RAW DATA ::

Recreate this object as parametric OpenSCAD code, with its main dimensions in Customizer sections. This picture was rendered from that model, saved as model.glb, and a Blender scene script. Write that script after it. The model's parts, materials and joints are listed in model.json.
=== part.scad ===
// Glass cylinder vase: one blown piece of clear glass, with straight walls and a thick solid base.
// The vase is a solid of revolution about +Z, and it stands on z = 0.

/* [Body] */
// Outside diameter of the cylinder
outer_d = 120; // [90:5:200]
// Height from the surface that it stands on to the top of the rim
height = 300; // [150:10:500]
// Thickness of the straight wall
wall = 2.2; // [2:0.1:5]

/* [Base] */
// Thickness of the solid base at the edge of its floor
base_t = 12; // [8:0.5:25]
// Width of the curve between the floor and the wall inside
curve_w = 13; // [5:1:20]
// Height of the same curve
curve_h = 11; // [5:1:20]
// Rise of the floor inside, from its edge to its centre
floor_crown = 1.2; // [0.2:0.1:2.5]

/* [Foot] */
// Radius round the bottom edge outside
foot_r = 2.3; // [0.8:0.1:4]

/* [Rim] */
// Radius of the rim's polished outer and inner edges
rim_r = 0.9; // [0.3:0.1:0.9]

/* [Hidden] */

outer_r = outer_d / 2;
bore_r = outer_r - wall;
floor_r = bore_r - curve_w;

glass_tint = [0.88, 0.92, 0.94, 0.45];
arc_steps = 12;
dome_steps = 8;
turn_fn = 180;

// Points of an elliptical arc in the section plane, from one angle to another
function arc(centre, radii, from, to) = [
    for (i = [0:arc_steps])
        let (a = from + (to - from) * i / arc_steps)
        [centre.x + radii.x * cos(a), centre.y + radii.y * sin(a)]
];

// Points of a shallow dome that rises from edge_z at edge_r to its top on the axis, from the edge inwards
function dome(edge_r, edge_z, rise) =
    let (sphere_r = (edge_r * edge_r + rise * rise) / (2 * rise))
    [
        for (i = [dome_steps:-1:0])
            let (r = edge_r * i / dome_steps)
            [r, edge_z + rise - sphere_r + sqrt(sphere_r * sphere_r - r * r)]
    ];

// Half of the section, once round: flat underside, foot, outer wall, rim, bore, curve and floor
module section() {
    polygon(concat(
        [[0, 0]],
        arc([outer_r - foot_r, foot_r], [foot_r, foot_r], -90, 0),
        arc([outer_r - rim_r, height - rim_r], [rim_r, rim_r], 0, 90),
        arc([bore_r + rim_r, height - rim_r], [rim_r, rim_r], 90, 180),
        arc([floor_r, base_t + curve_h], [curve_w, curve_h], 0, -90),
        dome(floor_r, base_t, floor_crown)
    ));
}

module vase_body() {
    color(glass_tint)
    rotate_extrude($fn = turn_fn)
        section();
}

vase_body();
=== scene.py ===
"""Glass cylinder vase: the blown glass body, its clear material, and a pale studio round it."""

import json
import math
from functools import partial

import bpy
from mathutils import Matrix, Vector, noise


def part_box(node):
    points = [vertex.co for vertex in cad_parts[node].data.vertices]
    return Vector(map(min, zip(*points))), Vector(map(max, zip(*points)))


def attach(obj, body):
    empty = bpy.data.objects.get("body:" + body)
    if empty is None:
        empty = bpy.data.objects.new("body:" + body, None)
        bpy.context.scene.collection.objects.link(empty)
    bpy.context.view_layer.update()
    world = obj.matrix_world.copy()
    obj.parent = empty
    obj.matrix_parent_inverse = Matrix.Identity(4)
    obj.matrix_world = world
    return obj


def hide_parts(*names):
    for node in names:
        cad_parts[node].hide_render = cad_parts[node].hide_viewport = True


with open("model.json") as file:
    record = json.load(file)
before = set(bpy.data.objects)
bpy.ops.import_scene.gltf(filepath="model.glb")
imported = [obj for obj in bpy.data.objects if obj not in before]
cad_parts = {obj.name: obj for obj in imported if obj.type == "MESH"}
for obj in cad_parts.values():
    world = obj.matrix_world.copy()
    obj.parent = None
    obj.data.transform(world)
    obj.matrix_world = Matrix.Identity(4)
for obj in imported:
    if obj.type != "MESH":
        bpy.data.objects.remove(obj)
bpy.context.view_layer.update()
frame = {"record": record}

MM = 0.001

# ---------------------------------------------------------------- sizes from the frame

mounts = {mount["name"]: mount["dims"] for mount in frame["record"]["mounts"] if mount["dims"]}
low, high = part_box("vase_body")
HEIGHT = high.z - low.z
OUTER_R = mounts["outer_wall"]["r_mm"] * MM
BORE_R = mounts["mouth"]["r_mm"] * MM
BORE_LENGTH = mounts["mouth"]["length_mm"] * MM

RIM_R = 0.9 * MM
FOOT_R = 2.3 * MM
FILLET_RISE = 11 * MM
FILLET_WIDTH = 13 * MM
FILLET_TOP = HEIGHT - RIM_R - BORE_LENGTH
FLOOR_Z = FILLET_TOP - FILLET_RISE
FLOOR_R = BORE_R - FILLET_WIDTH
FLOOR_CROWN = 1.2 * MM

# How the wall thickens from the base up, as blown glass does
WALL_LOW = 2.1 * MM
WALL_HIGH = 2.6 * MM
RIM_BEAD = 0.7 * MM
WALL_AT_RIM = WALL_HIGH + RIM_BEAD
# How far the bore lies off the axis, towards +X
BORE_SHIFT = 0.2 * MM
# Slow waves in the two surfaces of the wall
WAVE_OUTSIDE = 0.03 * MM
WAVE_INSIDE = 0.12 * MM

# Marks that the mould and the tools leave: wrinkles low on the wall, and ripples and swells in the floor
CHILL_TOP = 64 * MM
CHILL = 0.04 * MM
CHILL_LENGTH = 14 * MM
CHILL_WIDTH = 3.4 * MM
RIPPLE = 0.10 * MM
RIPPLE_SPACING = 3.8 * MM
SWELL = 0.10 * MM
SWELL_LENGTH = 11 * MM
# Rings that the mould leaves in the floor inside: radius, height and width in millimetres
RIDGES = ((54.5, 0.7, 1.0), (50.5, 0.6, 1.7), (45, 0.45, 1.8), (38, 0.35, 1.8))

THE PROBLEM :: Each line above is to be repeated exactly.

REPLY ::
Recreate this object as parametric OpenSCAD code, with its main dimensions in Customizer sections. This picture was rendered from that model, saved as model.glb, and a Blender scene script. Write that script after it. The model's parts, materials and joints are listed in model.json.
=== part.scad ===
// Glass cylinder vase: one blown piece of clear glass, with straight walls and a thick solid base.
// The vase is a solid of revolution about +Z, and it stands on z = 0.

/* [Body] */
// Outside diameter of the cylinder
outer_d = 120; // [90:5:200]
// Height from the surface that it stands on to the top of the rim
height = 300; // [150:10:500]
// Thickness of the straight wall
wall = 2.2; // [2:0.1:5]

/* [Base] */
// Thickness of the solid base at the edge of its floor
base_t = 12; // [8:0.5:25]
// Width of the curve between the floor and the wall inside
curve_w = 13; // [5:1:20]
// Height of the same curve
curve_h = 11; // [5:1:20]
// Rise of the floor inside, from its edge to its centre
floor_crown = 1.2; // [0.2:0.1:2.5]

/* [Foot] */
// Radius round the bottom edge outside
foot_r = 2.3; // [0.8:0.1:4]

/* [Rim] */
// Radius of the rim's polished outer and inner edges
rim_r = 0.9; // [0.3:0.1:0.9]

/* [Hidden] */

outer_r = outer_d / 2;
bore_r = outer_r - wall;
floor_r = bore_r - curve_w;

glass_tint = [0.88, 0.92, 0.94, 0.45];
arc_steps = 12;
dome_steps = 8;
turn_fn = 180;

// Points of an elliptical arc in the section plane, from one angle to another
function arc(centre, radii, from, to) = [
    for (i = [0:arc_steps])
        let (a = from + (to - from) * i / arc_steps)
        [centre.x + radii.x * cos(a), centre.y + radii.y * sin(a)]
];

// Points of a shallow dome that rises from edge_z at edge_r to its top on the axis, from the edge inwards
function dome(edge_r, edge_z, rise) =
    let (sphere_r = (edge_r * edge_r + rise * rise) / (2 * rise))
    [
        for (i = [dome_steps:-1:0])
            let (r = edge_r * i / dome_steps)
            [r, edge_z + rise - sphere_r + sqrt(sphere_r * sphere_r - r * r)]
    ];

// Half of the section, once round: flat underside, foot, outer wall, rim, bore, curve and floor
module section() {
    polygon(concat(
        [[0, 0]],
        arc([outer_r - foot_r, foot_r], [foot_r, foot_r], -90, 0),
        arc([outer_r - rim_r, height - rim_r], [rim_r, rim_r], 0, 90),
        arc([bore_r + rim_r, height - rim_r], [rim_r, rim_r], 90, 180),
        arc([floor_r, base_t + curve_h], [curve_w, curve_h], 0, -90),
        dome(floor_r, base_t, floor_crown)
    ));
}

module vase_body() {
    color(glass_tint)
    rotate_extrude($fn = turn_fn)
        section();
}

vase_body();
=== scene.py ===
"""Glass cylinder vase: the blown glass body, its clear material, and a pale studio round it."""

import json
import math
from functools import partial

import bpy
from mathutils import Matrix, Vector, noise


def part_box(node):
    points = [vertex.co for vertex in cad_parts[node].data.vertices]
    return Vector(map(min, zip(*points))), Vector(map(max, zip(*points)))


def attach(obj, body):
    empty = bpy.data.objects.get("body:" + body)
    if empty is None:
        empty = bpy.data.objects.new("body:" + body, None)
        bpy.context.scene.collection.objects.link(empty)
    bpy.context.view_layer.update()
    world = obj.matrix_world.copy()
    obj.parent = empty
    obj.matrix_parent_inverse = Matrix.Identity(4)
    obj.matrix_world = world
    return obj


def hide_parts(*names):
    for node in names:
        cad_parts[node].hide_render = cad_parts[node].hide_viewport = True


with open("model.json") as file:
    record = json.load(file)
before = set(bpy.data.objects)
bpy.ops.import_scene.gltf(filepath="model.glb")
imported = [obj for obj in bpy.data.objects if obj not in before]
cad_parts = {obj.name: obj for obj in imported if obj.type == "MESH"}
for obj in cad_parts.values():
    world = obj.matrix_world.copy()
    obj.parent = None
    obj.data.transform(world)
    obj.matrix_world = Matrix.Identity(4)
for obj in imported:
    if obj.type != "MESH":
        bpy.data.objects.remove(obj)
bpy.context.view_layer.update()
frame = {"record": record}

MM = 0.001

# ---------------------------------------------------------------- sizes from the frame

mounts = {mount["name"]: mount["dims"] for mount in frame["record"]["mounts"] if mount["dims"]}
low, high = part_box("vase_body")
HEIGHT = high.z - low.z
OUTER_R = mounts["outer_wall"]["r_mm"] * MM
BORE_R = mounts["mouth"]["r_mm"] * MM
BORE_LENGTH = mounts["mouth"]["length_mm"] * MM

RIM_R = 0.9 * MM
FOOT_R = 2.3 * MM
FILLET_RISE = 11 * MM
FILLET_WIDTH = 13 * MM
FILLET_TOP = HEIGHT - RIM_R - BORE_LENGTH
FLOOR_Z = FILLET_TOP - FILLET_RISE
FLOOR_R = BORE_R - FILLET_WIDTH
FLOOR_CROWN = 1.2 * MM

# How the wall thickens from the base up, as blown glass does
WALL_LOW = 2.1 * MM
WALL_HIGH = 2.6 * MM
RIM_BEAD = 0.7 * MM
WALL_AT_RIM = WALL_HIGH + RIM_BEAD
# How far the bore lies off the axis, towards +X
BORE_SHIFT = 0.2 * MM
# Slow waves in the two surfaces of the wall
WAVE_OUTSIDE = 0.03 * MM
WAVE_INSIDE = 0.12 * MM

# Marks that the mould and the tools leave: wrinkles low on the wall, and ripples and swells in the floor
CHILL_TOP = 64 * MM
CHILL = 0.04 * MM
CHILL_LENGTH = 14 * MM
CHILL_WIDTH = 3.4 * MM
RIPPLE = 0.10 * MM
RIPPLE_SPACING = 3.8 * MM
SWELL = 0.10 * MM
SWELL_LENGTH = 11 * MM
# Rings that the mould leaves in the floor inside: radius, height and width in millimetres
RIDGES = ((54.5, 0.7, 1.0), (50.5, 0.6, 1.7), (45, 0.45, 1.8), (38, 0.35, 1.8))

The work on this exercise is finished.